The captive reportedly told US officials that the plot involved the training of several commando-style teams in Waziristan, part of Pakistan's Federally Administered Tribal Areas that fall outside the control of Islamabad. The men, all European passport carriers, were to target "economic or soft" targets in major cities and Lashkar-e-Taiba, the Kashmiri separatist group accused of being behind the Mumbai attacks, was also said to have been involved.

A British security source said the plot was being taken seriously but had not progressed sufficiently to merit the raising of the UK terror threat level beyond "severe" – the second-highest state of alert before "critical", meaning an attack is imminent. The source said: "This plot was in its embryonic stages. This one has preoccupied us more than others in the past few weeks – and it is still active – but it has not raised enough alarms to change our security threat level."

The release of details of the plot may be a source of frustration to counter-terrorism officials in Europe, who may have been hoping to gather further evidence and make arrests.

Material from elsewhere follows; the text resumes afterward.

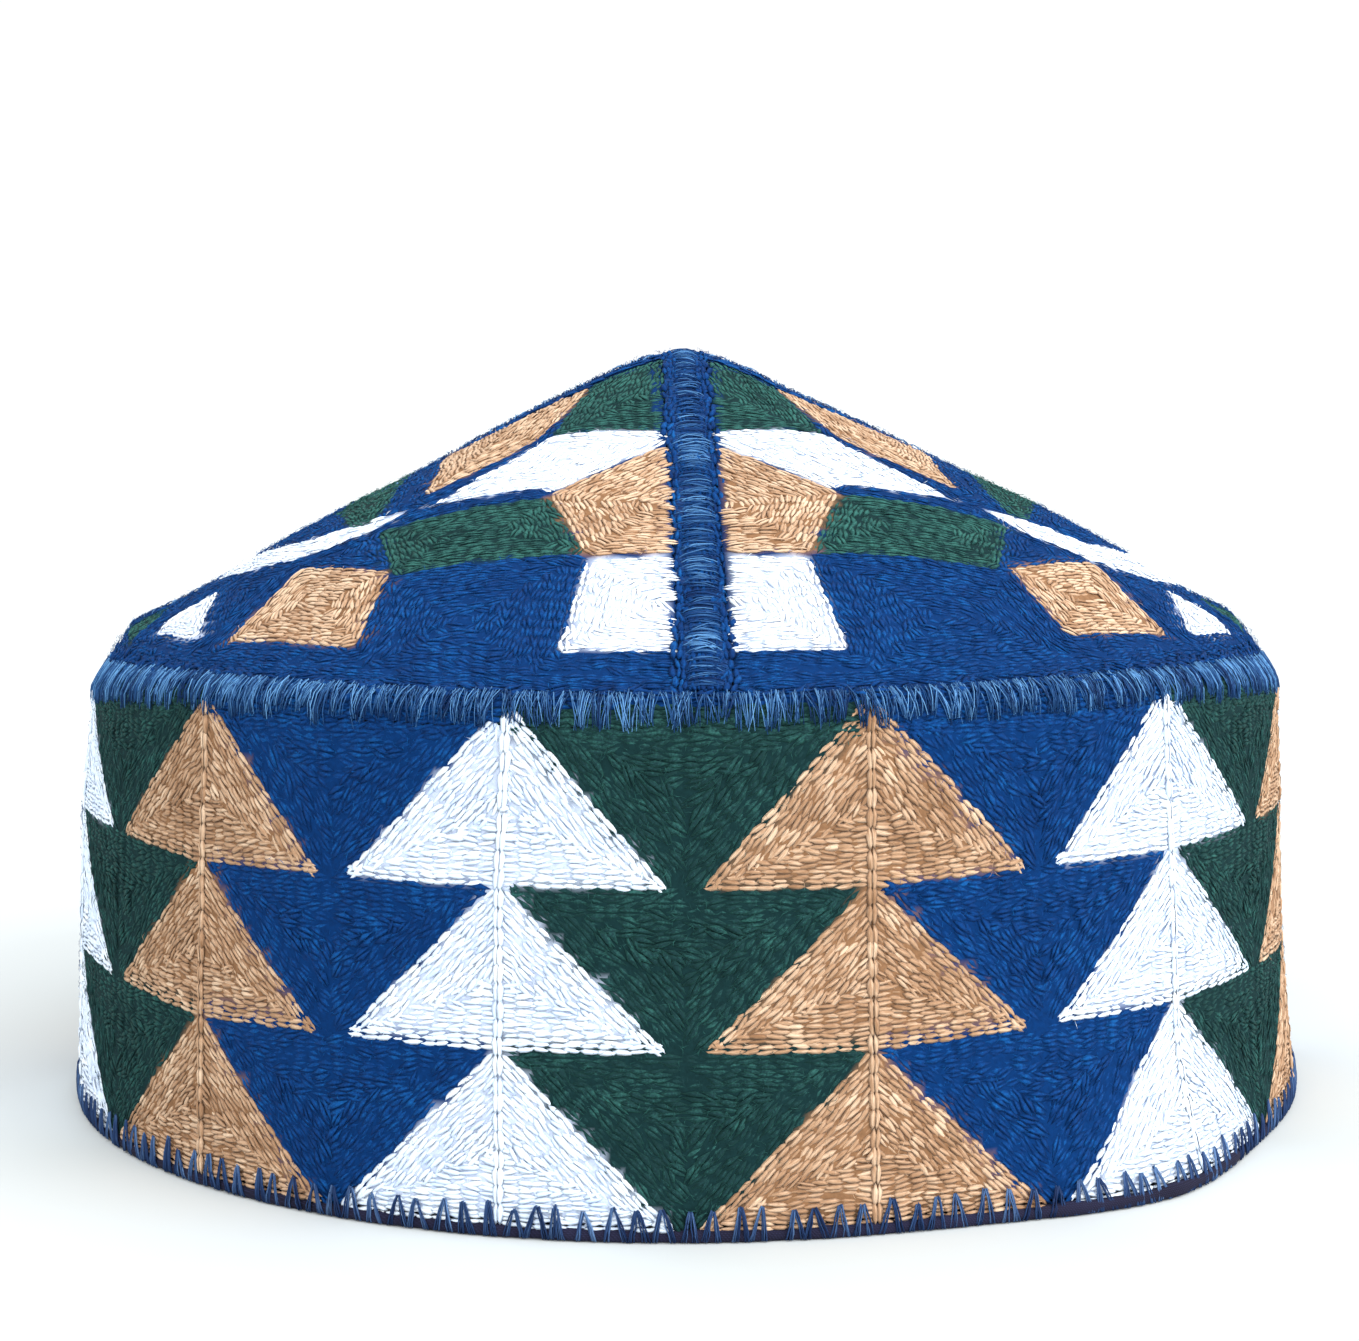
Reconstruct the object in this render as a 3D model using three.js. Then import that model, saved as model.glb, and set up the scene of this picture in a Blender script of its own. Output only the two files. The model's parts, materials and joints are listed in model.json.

On the record, top US anti-terror officials were remaining coy and have not confirmed that the sudden uptick in drone attacks is directly linked to the latest terror threat or represents an operation to thwart them. "We are not going to comment on specific intelligence, as doing so threatens to undermine intelligence operations that are critical to protecting the US and our allies," said US Director of National Intelligence James Clapper in a statement. "As we have repeatedly said, we know AQ wants to attack Europe and the United States. We continue to work closely with our European allies on the threat from international terrorism, including al-Qa'ida."